Nigeria’s legislators will get $43 million of taxpayers’ money for a wardrobe allowance

‘Nice threads’
‘Nice threads’
Image: Reuters/Afolabi Sotunde
We may earn a commission from links on this page.

Nigeria’s newly inaugurated National Assembly is set to receive a whopping 8.64 billion naira ($43 million) to spend on clothes.

Described as a wardrobe allowance, the amount will be split between both chambers of the National Assembly with the 109 members of the Senate receiving 21.5 million naira ($108,000) each while the 360 members of the House of Representatives, the lower chamber, will each receive 17.5 million naira.

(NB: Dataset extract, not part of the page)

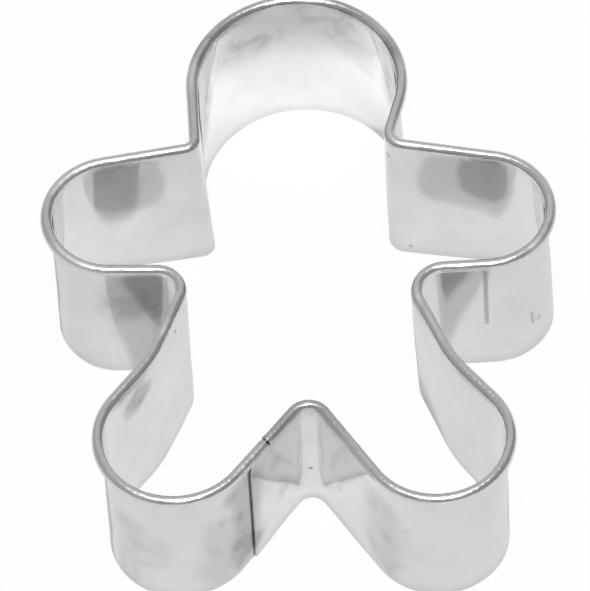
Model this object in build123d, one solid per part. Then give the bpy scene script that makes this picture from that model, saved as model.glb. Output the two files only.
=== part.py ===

Aside from a wardrobe allowance, the National Assembly will also receive other furniture and car loan allowances. The furniture allowance will see 107 senators receive 650 million naira while 358 House of Representatives members will receive total of 2 billion naira. The lawmakers can also access car loans with senators possibly provided with 867 million naira and House of Representatives members provided with 2.8 billion naira in car loans. While ordinary members of both chambers get these allowances, two principal officers from each chamber, the Senate President, the Speaker of the House and their deputies will have furniture provided by the Federal Government.

Before the inauguration of the new National Assembly, there had already been calls for transparency and reductions in funding for the lawmakers who rank among the world’s highest paid. Lawmakers in Nigeria earn around $160,000 annually based on current exchange rates- more than British lawmakers. While the lawmakers earn so much, regular Nigerians survive on the $90 monthly minimum wage.

In the United States, supplementary Congressional allowances make no provision for clothing and in the Britain, which was rocked by its own allowance scandal in 2009, clothing expenses are not listed among expenses members of parliament can claim for.

For Nigerians who went to polls and voted for a new government on the premise of its Change campaign, there is a real need to see significant evidence that, under President Buhari, excesses such as extravagant allowances are effectively cut out.

The campaign tagged #OpenNASS is led by BudgIT, a civil start-up and outraged Nigerians have taken to social media to vent. Nigerians can also draw inspiration from events in Kenya where citizens forced legislators to rethink increases in their pay with fierce protests in 2013.

The National Assembly is already infamous for its wage bill as well as a litany of allowances and it continues to receive immense funds that do not reflect the current financial reality of the nation.  Still in its early days, the National Assembly will have to make a bold decision on its expenses and while it appears that newly elected Senate President Bukola Saraki may be in support of fiscal transparency, many feel he must begin to show real intent on pushing the agenda for a prudent and transparent federal legislature.